Southwest USA (arid): - Lower K (less moisture) - But extreme events still severe - Monsoon-driven - 100-year, 1-hour: 60-80 mm/hr

Pacific Northwest: - Frontal precipitation dominates - Less intense, more persistent - 100-year, 1-hour: 40-60 mm/hr - 100-year, 24-hour: 150-200 mm (high!)

Great Plains: - Severe convection - Hail-producing storms - Flash flood potential - 100-year, 1-hour: 90-120 mm/hr

Climate Change Impacts

Clausius-Clapeyron scaling:

\frac{dP}{dT} \approx 7\%/°C

Warmer atmosphere → more moisture → more intense precipitation

Observed trends: - Extreme events intensifying 5-10% - Return periods shifting (100-year → 50-year) - IDF curves becoming outdated

Design implications:

NOAA Atlas 14: Updated IDF data (2000s-2010s)

Replaces older TP-40 (1960s) and TP-49 (1970s)

Changes: 20-40% increases in some regions

Looking forward:

Climate-adjusted IDF: Incorporate future projections

Stationary assumption violated: Past ≠ future

Adaptive design: Build in flexibility, oversizing


7. What Could Go Wrong?

Short Record Length

Problem:

Estimating 100-year event from 30 years of data.

Extrapolation risk: Uncertainty increases exponentially

Confidence intervals: ±40% for 100-year from 30-year record

Example:

Estimated 100-year rainfall: 100 mm/hr

95% CI: 60-140 mm/hr

Solution: - Regional frequency analysis (pool data from similar stations) - Longer records when available (>50 years better) - Bayesian methods (incorporate prior information)

Non-Stationarity

Climate change violates stationarity assumption.

Past distribution ≠ future distribution

IDF curves shift upward over time

Example - Houston:

Atlas 14 (2018): 100-year, 24-hour = 16 inches
Previous TP-40 (1961): 100-year, 24-hour = 13 inches

23% increase in design rainfall

Consequences:

Existing infrastructure underdesigned.

Solution: - Update IDF curves regularly (10-20 year cycle) - Climate-adjusted design (add 20-30% safety margin) - Green infrastructure (adaptable)

Spatial Variability

IDF curves represent point estimates (rain gauge).

Storms are spatially variable:

Peak intensity may miss gauge.

Areal reduction factors:

I_{areal} = I_{point} \times ARF

Where ARF < 1, depends on area and duration.

Example: 50 km² watershed, 1-hour storm

ARF ≈ 0.85

Design intensity reduced 15% from point value.

Solution: - Apply ARF for large watersheds (>25 km²) - Radar-based IDF (spatial coverage)

Mixed Distributions

Two storm types:

Convective: Short, intense (thunderstorms)
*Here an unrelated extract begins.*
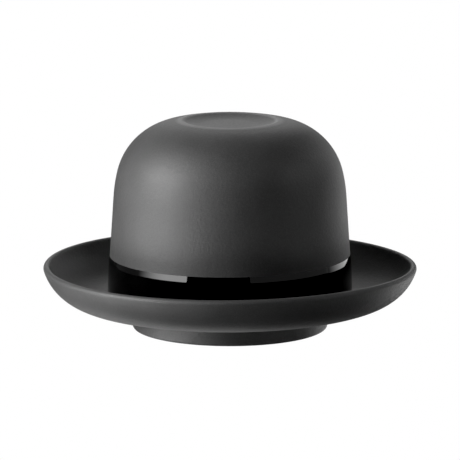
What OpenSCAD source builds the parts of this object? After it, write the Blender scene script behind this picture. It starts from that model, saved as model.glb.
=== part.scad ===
// A handleless cup standing mouth down on its saucer. Together they have the shape of a bowler hat: the
// saucer is the brim, the cup is the crown, and the gloss glaze round the cup's mouth is the ribbon.
// Everything is turned round the Z axis. The origin is on that axis, at the surface the saucer stands on.
// Lengths are in millimetres and angles in degrees.

/* [Saucer] */
// Diameter over the lip
saucer_d = 150; // [140:0.5:160]
// Height of the lip above the table
saucer_h = 25.6; // [24:0.1:30]
// Thickness of the upturned wall, which ends in a fully round lip
saucer_wall = 2.7; // [2.4:0.1:3.2]
// Radius of the bend from the plate up into the wall, on the outside
saucer_bend_r = 20.2; // [18:0.1:22]
// Lean of the wall from upright at the lip
saucer_lean = 17.5; // [12:0.5:22]
// Radius of the softer bend that leads from the plate into the wall's bend, underneath
saucer_ease_r = 32; // [28:1:60]
// Slope of the plate's underside just outside the foot
plate_slope = 6.6; // [5:0.1:9]
// Slope at which the softer bend gives way to the wall's bend
plate_ease_slope = 16.5; // [12:0.5:22]

/* [Saucer foot and well] */
// Diameter over the foot ring
foot_d = 78.4; // [70:0.2:84]
// Width of the foot ring
foot_w = 4; // [3:0.1:6]
// Rounding of the foot ring's two bottom edges
foot_edge_r = 1; // [0.4:0.1:1.2]
// Rounding where the foot ring meets the plate, inside and outside
foot_fillet_r = 1.6; // [0.8:0.1:2.4]
// Height of the hollow inside the foot ring
foot_hollow_h = 6.5; // [4.5:0.1:6.8]
// Depth of the well in the middle of the plate, which takes the cup's own foot
well_depth = 2; // [1:0.1:2.4]
// Diameter at which the plate starts to fall towards the well
well_d = 89; // [80:0.5:91]
// Radius of both bends between the plate and the well
well_ease_r = 60; // [30:1:90]

/* [Cup] */
// Diameter of the cup's wall at the glaze line
cup_d = 96.6; // [92:0.1:100]
// Height of the whole object, from the table to the ridge of the upturned cup's foot
total_h = 84.3; // [78:0.1:90]
// Wall thickness
cup_wall = 3; // [2.5:0.1:3.5]
// Lean of the straight part of the wall from upright
wall_taper = 3.8; // [2:0.1:6]
// Radius of the long bend that brings the wall almost upright at the mouth
mouth_ease_r = 290; // [250:5:600]
// Radius of the softer bend that leads from the wall into the shoulder
shoulder_ease_r = 59; // [40:1:70]
// Angle that the softer bend turns through
shoulder_ease_turn = 10; // [4:0.5:14]
// Radius of the shoulder
shoulder_r = 26.5; // [22:0.1:28]
// Radius of the shoulder inside the cup
shoulder_inner_r = 24; // [18:0.5:25]
// Slope of the crown outside the ridge
crown_slope = 10; // [6:0.5:14]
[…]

Frontal: Long, moderate (multi-day rain)

Single IDF curve may not capture both.

Bimodal distribution: Two peaks

Example - Coastal California:

Short durations: Convective (summer)
Long durations: Atmospheric rivers (winter)

Solution: Separate IDF curves by season or storm type


8. Extension: NOAA Atlas 14

Comprehensive IDF resource for United States.

Coverage:

Released in volumes by region (2004-2018).

All 50 states now covered.

Features:

Online tool: Point-and-click map interface

Gridded data: 2-4 km resolution

Confidence intervals: Quantified uncertainty

Multiple durations: 5 min to 60 days

Multiple return periods: 1-year to 1000-year

Access: https://hdsc.nws.noaa.gov/hdsc/pfds/

Example query:

Select location → Generates IDF table and graphs

Comparison to older methods:

TP-40 (1960s): Outdated, regional maps, interpolation

Atlas 14: Modern, high-resolution, web-based

Updates: Increased design values 10-40% many areas


9. Math Refresher: Probability and Return Periods

Exceedance Probability

Annual Exceedance Probability (AEP):

P(X > x) = 1 - F(x)

Return period:

T = \frac{1}{AEP} = \frac{1}{1 - F(x)}

Relationship:

T (years) AEP Probability
2 0.50 50%
5 0.20 20%
10 0.10 10%
25 0.04 4%
50 0.02 2%
100 0.01 1%

Risk Over Design Life

Probability of exceedance during n years:

P_{n} = 1 - (1 - AEP)^n

Example: 100-year event, 50-year design life

P_{50} = 1 - (1 - 0.01)^{50} = 1 - 0.605 = 0.395

39.5% chance of exceeding 100-year event in 50 years!

Often misunderstood: “100-year storm won’t happen again for 100 years”

Wrong! Each year independent, always 1% chance.